Regardless, the similar response to amino acids, extracellular calcium, and calcimimetics by the related calcium-sensing receptor homolog, CASR, along with the conserved residues between GPRC6A and CASR that are responsible for cation and calcimimetic responses suggest that CASR and GPRC6A have overlapping functions. Whether GPRC6A is the functionally important extracellular cation-sensing receptor in bone or other tissues and explains the GPCR response to extracellular cations found in CASR deficient tissues is speculative.
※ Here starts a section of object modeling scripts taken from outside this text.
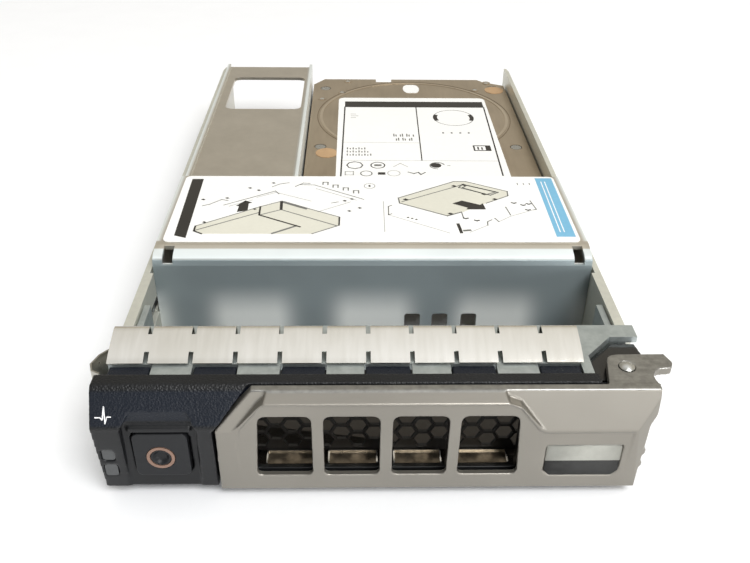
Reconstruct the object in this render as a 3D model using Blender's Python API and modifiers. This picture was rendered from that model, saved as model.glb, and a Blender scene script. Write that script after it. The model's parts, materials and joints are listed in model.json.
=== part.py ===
"""A 2.5-inch hard disk drive on its adapter bracket, in a 3.5-inch hot-swap carrier.

Every size is in millimetres, and MM turns it into Blender's metres. +X is right, +Y is towards the rear
connector and +Z is up. The origin is under the middle of the carrier, at its lowest point.
"""

import math

import bmesh
import bpy
from mathutils import Matrix, Vector

MM = 0.001
GAP = 0.3  # between neighbours that don't touch
SEAT = 0.05  # between a piece and what it rests on

# Carrier
RAIL_OUTER = 52.5
RAIL_INNER = 51.1
RAIL_FRONT_INNER = 50.3
RAIL_FRONT = -71.8
RAIL_BRACKET_FRONT = -46.5
RAIL_REAR = 94.0
RAIL_BOTTOM = 0.0
RAIL_TOP = 22.0
GUIDE_SLOT = (11.2, 15.8)
SLOT_Y = (-20.0, 10.0, 36.0)
RIVET_AT = (-64.0, 6.0)
PAN_HALF = 50.0
PAN_DEPTH = (-70.9, -45.2)
PAN_HEIGHT = (0.6, 1.4)

FRAME_FRONT = -87.1
FRAME_REAR = -71.2
FRAME_BOTTOM = 0.9
FRAME_TOP = 25.2
FRAME_WALL = 1.4
FRAME_LEFT = -50.1
FRAME_RIGHT = 40.4
FRAME_TAB_REAR = -58.0
CRENELS = ((-50.7, -42.9), (-34.7, -26.7), (-18.2, -10.0), (-2.3, 6.2), (14.1, 22.3), (30.8, 38.6))
CRENEL_REAR = -83.8

BEZEL_REAR = -87.4
BEZEL_PLATE_FRONT = -90.2
BEZEL_RIGHT = 43.6
BEZEL_TOP = 26.2
BEZEL_BOTTOM = 2.3
BEZEL_PROFILE = (
    (BEZEL_REAR, BEZEL_BOTTOM),
    (-92.7, BEZEL_BOTTOM),
    (-94.9, 19.5),
    (-91.2, 25.5),
    (-90.3, BEZEL_TOP),
    (BEZEL_REAR, BEZEL_TOP),
)
# The slope at the foot of each of the bezel's openings
SILL = ((-90.6, 4.95), (-87.0, 2.62), (-86.0, 2.62), (-86.0, 6.0), (-90.6, 6.0))
BUTTON_RECESS = ((-45.2, 22.4), (-35.2, 22.4), (-33.4, 18.8), (-34.2, -1.0), (-48.0, -1.0), (-47.3, 18.8))
BROW_X = (-46.2, -34.6)
BROW_Z = (17.5, 18.6)

# Honeycomb grille
SCREEN_X = (-25.8, 37.6)
SCREEN_Z = (2.5, 23.5)
SCREEN_Y = (-83.2, -82.5)
CELL_COLUMN = 3.3
CELL_ROW = 3.8
CELL_RADIUS = 1.9

# Shielding strip along the frame's roof
GASKET_LINE = (
    (-83.7, 25.55),
    (-82.3, 26.35),
    (-80.0, 27.15),
    (-77.5, 27.85),
    (-75.6, 28.25),
    (-74.9, 28.0),
    (-74.6, 27.2),
    (-74.8, 25.6),
)
GASKET_THICKNESS = 0.3
GASKET_X = (-51.2, 39.4)
FINGER_FIRST = -43.9
FINGER_PITCH = 8.42
FINGER_SLOTS = 10
SLOT_HALF_WIDTH = 0.45

# Light guides at the left
GUIDES = {"light_pipe_upper": (10.3, 13.2), "light_pipe_lower": (6.2, 9.1)}
GUIDE_BARS = {"light_pipe_upper": (14.2, 15.4), "light_pipe_lower": (11.6, 12.8)}

# Release lever, drawn shut; it swings about its pin
LEVER_BACK = -90.5
LEVER_BOTTOM = 2.1
LEVER_TOP = 26.1
LEVER_TOP_FRONT = -92.1
HOOD_CREASE = (-94.8, 24.9)
LABEL_CREASE = (-94.35, 17.8)
LEVER_FOOT = (-93.28, LEVER_BOTTOM)
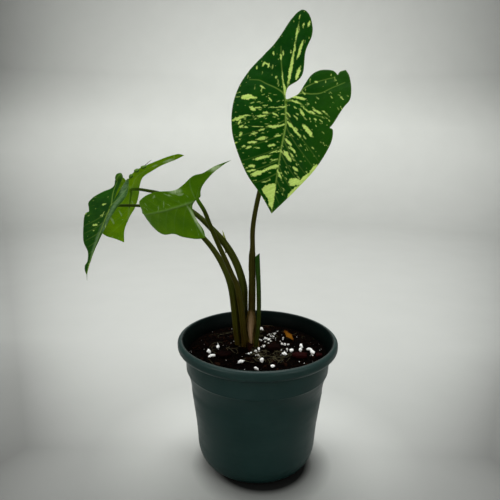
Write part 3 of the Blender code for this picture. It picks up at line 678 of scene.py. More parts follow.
def midrib_path(spec, y):
    """Run, height and slope of the midrib at distances y from the junction along the blade."""
    steps = np.linspace(-80 * MM, 100 * MM, 721)
    bend = np.where(steps > 0, per_metre(spec["droop"]), per_metre(spec["back"]))
    bend = np.where(steps > spec["hook_from"] * MM, per_metre(spec["hook"]), bend)
    step = steps[1] - steps[0]
    slope = -np.cumsum(bend) * step
    run = np.cumsum(np.cos(slope)) * step
    height = np.cumsum(np.sin(slope)) * step
    turn, run0, height0 = [np.interp(0.0, steps, values) for values in (slope, run, height)]
    run, height = run - run0, height - height0
    run, height = run * cos(turn) + height * sin(turn), height * cos(turn) - run * sin(turn)
    return [np.interp(y, steps, values) for values in (run, height, slope - turn)]


def arc_run(start, curvature, length):
    bent = np.where(np.abs(curvature) < 1e-6, 1e-6, curvature)
    run = (np.sin(start) - np.sin(start - bent * length)) / bent
    rise = (np.cos(start - bent * length) - np.cos(start)) / bent
    return run, rise


def bend_blade(flat, spec):
    """Local points of the blade's mid surface for flat points in metres."""
    x, y = flat[:, 0], flat[:, 1]
    rib = np.array(spec["midrib"]) * MM
    middle = np.interp(y, rib[:, 0], rib[:, 1])
    off = x - middle
    right = off > 0
    fade = smoothstep(*spec.get("fade", FOLD_FADE), y)
    fold = np.where(right, radians(spec["fold"][0]), radians(spec["fold"][1])) * fade
    curl = np.where(right, per_metre(spec["curl"][0]), per_metre(spec["curl"][1]))
    across, rise = arc_run(fold, curl, np.abs(off))
    run, height, slope = midrib_path(spec, y)
    return np.stack(
        [middle + across * np.sign(off), run - np.sin(slope) * rise, height + np.cos(slope) * rise],
        axis=1,
    )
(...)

However, the bone microenvironment, which consists of high extracellular calcium concentrations and bone-specific extracellular matrix calcium binding proteins such as osteocalcin, likely imposes unique requirements for osteoblast sensing of extracellular calcium, possibly through a novel, low calcium affinity receptor. Additional studies are warranted to investigate the functional role of GPRC6A in osteoblasts and the role of GPRC6A in regulating bone formation as well as its function in other tissues, such as skeletal muscle, adipose tissue, and kidney, where it is also expressed. Moreover, the response of GPRC6A to calcimimetics indicates that it may be possible to develop specific ligands or allosteric modulators to target GPRC6A and to develop therapeutic agents that regulate receptor function in tissues where it is of physiological importance.